We all die everyday, lots of times, with each breath exhaled. I'm not sensing that yet. I tend to push away thoughts of death, except when I remember. I can feel death coming on in cycles, not so much daily, but monthly, maybe like cycles of the moon. But when I feel that end coming, by exploring it and not blowing it off, it opens up into some unexpected perception. I can almost feel the new neuronal connections being made.

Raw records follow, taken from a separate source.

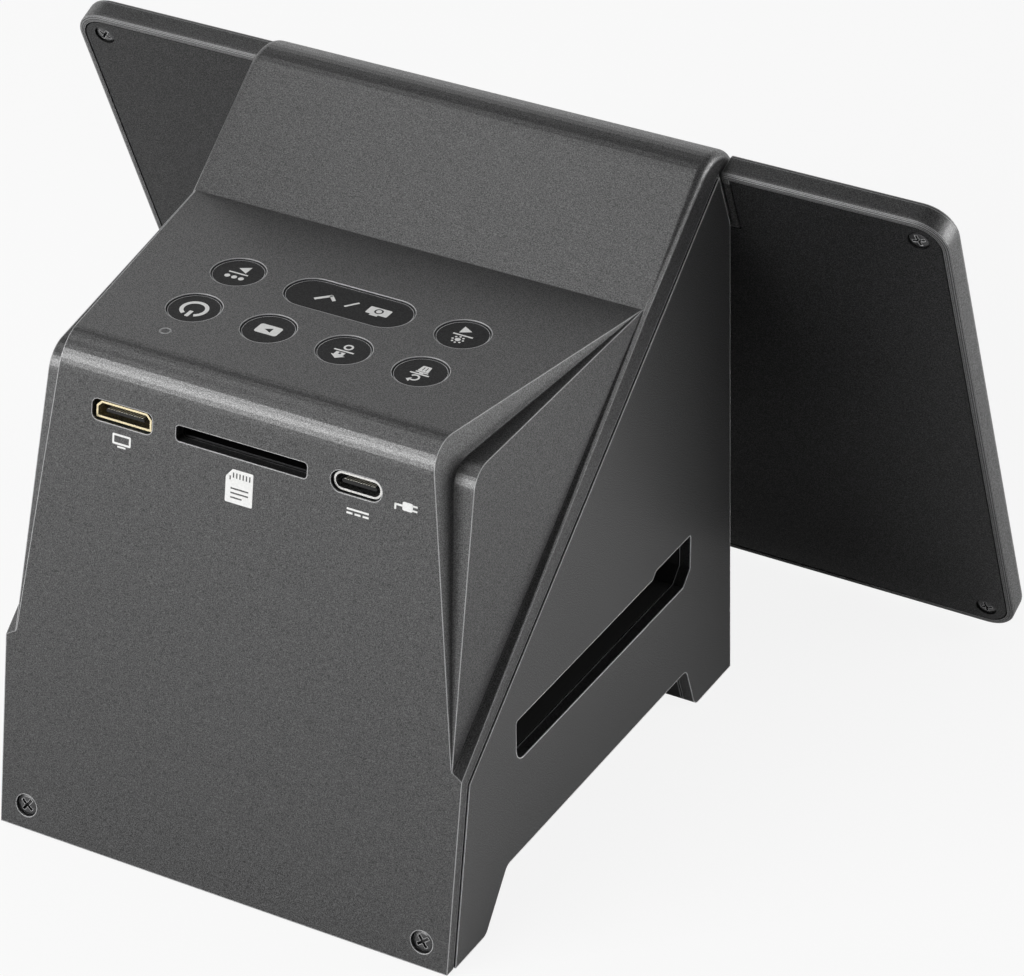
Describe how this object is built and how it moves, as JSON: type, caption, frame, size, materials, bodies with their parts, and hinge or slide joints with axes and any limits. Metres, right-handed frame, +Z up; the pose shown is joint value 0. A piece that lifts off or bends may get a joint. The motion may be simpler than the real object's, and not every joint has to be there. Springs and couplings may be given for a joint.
{
  "type": "film negative scanner",
  "caption": "Wedge-shaped desktop film scanner with a through film slot, button deck, stepped cheeks, rear ports and a wide tilting screen hung in a rounded hood",
  "frame": {"origin": "centre of the footprint on the table, at the underside of the rubber pads", "axes": "X across the body and the screen, -Y towards the screen side, +Z up"},
  "size_m": [0.1728, 0.1422, 0.1097],
  "materials": {
    "shell": "fine satin moulded texture, dark charcoal",
    "cover": "fine satin moulded texture, dark charcoal",
    "base": "plain moulded, near black",
    "rubber": "matte rubber",
    "screw": "zinc-plated steel",
    "dark_screw": "blackened steel",
    "black_inner": "matte black, non-reflecting",
    "white_inner": "matte white",
    "diffuser": "milky, even",
    "board": "green solder mask",
    "lens": "coated optical glass",
    "socket": "folded nickel-plated shell",
    "gold_socket": "gold-plated shell",
    "switch": "black nylon",
    "lamp": "clear light guide",
    "button": "soft satin black",
    "hinge": "pressed steel",
    "bezel": "satin, charcoal",
    "screen_back": "fine moulded texture, charcoal",
    "screen_glass": "polished dark glass",
    "display": "dark frame"
  },
  "bodies": {
    "root": {"side_shell": "shell", "top_rear_cover": "cover", "base_plate": "base", "rubber_pads": "rubber", "base_screws": "screw", "rear_screws": "dark_screw", "film_track": "black_inner", "light_box": "white_inner", "diffuser_plate": "diffuser", "backlight_board": "board", "optics_tower": "black_inner", "lens_barrel": "black_inner", "lens_glass": "lens", "sensor_board": "board", "main_board": "board", "video_socket": "gold_socket", "card_socket": "socket", "power_socket": "socket", "button_board": "board", "button_switches": "switch", "board_screws": "screw", "status_lamp": "lamp", "hinge_bracket_left": "hinge", "hinge_bracket_right": "hinge", "hinge_screws": "screw"},
    "screen": {"hinge_shaft_left": "hinge", "hinge_shaft_right": "hinge", "screen_bezel": "bezel", "screen_rear_cover": "screen_back", "screen_glass": "screen_glass", "display_module": "display", "screen_screws": "dark_screw"},
    "power_button_cap": {"power_button": "button"},
    "gallery_button_cap": {"gallery_button": "button"},
    "home_button_cap": {"home_button": "button"},
    "delete_button_cap": {"delete_button": "button"},
    "capture_button_cap": {"capture_button": "button"},
    "colour_button_cap": {"colour_button": "button"},
    "brightness_button_cap": {"brightness_button": "button"}
  },
  "joints": [
    {"name": "screen_tilt", "type": "hinge", "parent": "root", "child": "screen", "pos_m": [0, -0.02698, 0.10275], "axis": [-1, 0, 0], "range_deg": [0, 45]},
    {"name": "power_press", "type": "slide", "parent": "root", "child": "power_button_cap", "axis": [0, 0, -1], "range_m": [0, 0.0005], "stiffness_N_per_m": 1200, "springref_m": -0.0004},
    {"name": "gallery_press", "type": "slide", "parent": "root", "child": "gallery_button_cap", "axis": [0, 0, -1], "range_m": [0, 0.0005], "stiffness_N_per_m": 1200, "springref_m": -0.0004},
    {"name": "home_press", "type": "slide", "parent": "root", "child": "home_button_cap", "axis": [0, 0, -1], "range_m": [0, 0.0005], "stiffness_N_per_m": 1200, "springref_m": -0.0004},
    {"name": "delete_press", "type": "slide", "parent": "root", "child": "delete_button_cap", "axis": [0, 0, -1], "range_m": [0, 0.0005], "stiffness_N_per_m": 1200, "springref_m": -0.0004},
    {"name": "capture_press", "type": "slide", "parent": "root", "child": "capture_button_cap", "axis": [0, 0, -1], "range_m": [0, 0.0005], "stiffness_N_per_m": 1200, "springref_m": -0.0004},
    {"name": "colour_press", "type": "slide", "parent": "root", "child": "colour_button_cap", "axis": [0, 0, -1], "range_m": [0, 0.0005], "stiffness_N_per_m": 1200, "springref_m": -0.0004},
    {"name": "brightness_press", "type": "slide", "parent": "root", "child": "brightness_button_cap", "axis": [0, 0, -1], "range_m": [0, 0.0005], "stiffness_N_per_m": 1200, "springref_m": -0.0004}
  ]
}
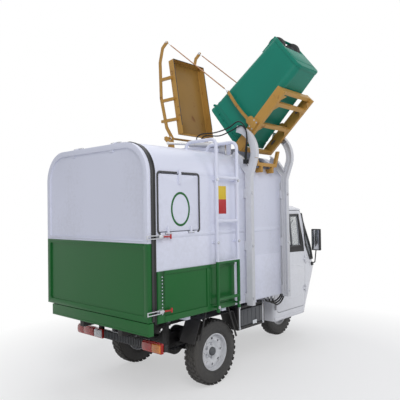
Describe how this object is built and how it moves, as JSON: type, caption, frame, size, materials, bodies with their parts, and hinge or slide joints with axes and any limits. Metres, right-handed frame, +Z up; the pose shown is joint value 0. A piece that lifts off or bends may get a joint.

The trick is to embrace it. Everything. Its coming up for a reason. Even the thoughts of stress or pain want to show you something. I went into something last night and my consciousness literally split into something like a three fold awareness. There was some sort of Daemon outside of me something closer in, and my body like a ground. I remember shifting to each of them--I wanted to find out if one of them was some sort of intuitive self, or if the Daemon was else was just a mechanical reactive ego. I hope they visit me again some time soon. My sense of it was the the self outside of my body was pure action, like fire. The in-between part was something like earth, and my body, especially my vertebrae was something like water. But who knows. I am formally inviting them back tonight with a formal invitation.
But there is the point. What comes up for you, this new and exciting part, can only be experienced by seeing what's there in the present moment. In other words, I'm not sure my new found friends are going to accept or even be aware of my invitation. We shall see.
Speaking of which, I asked the Bagginses the other day what it had in its pockets, and there was a bauble of Edgar Allen Poe. How preciousness...:-).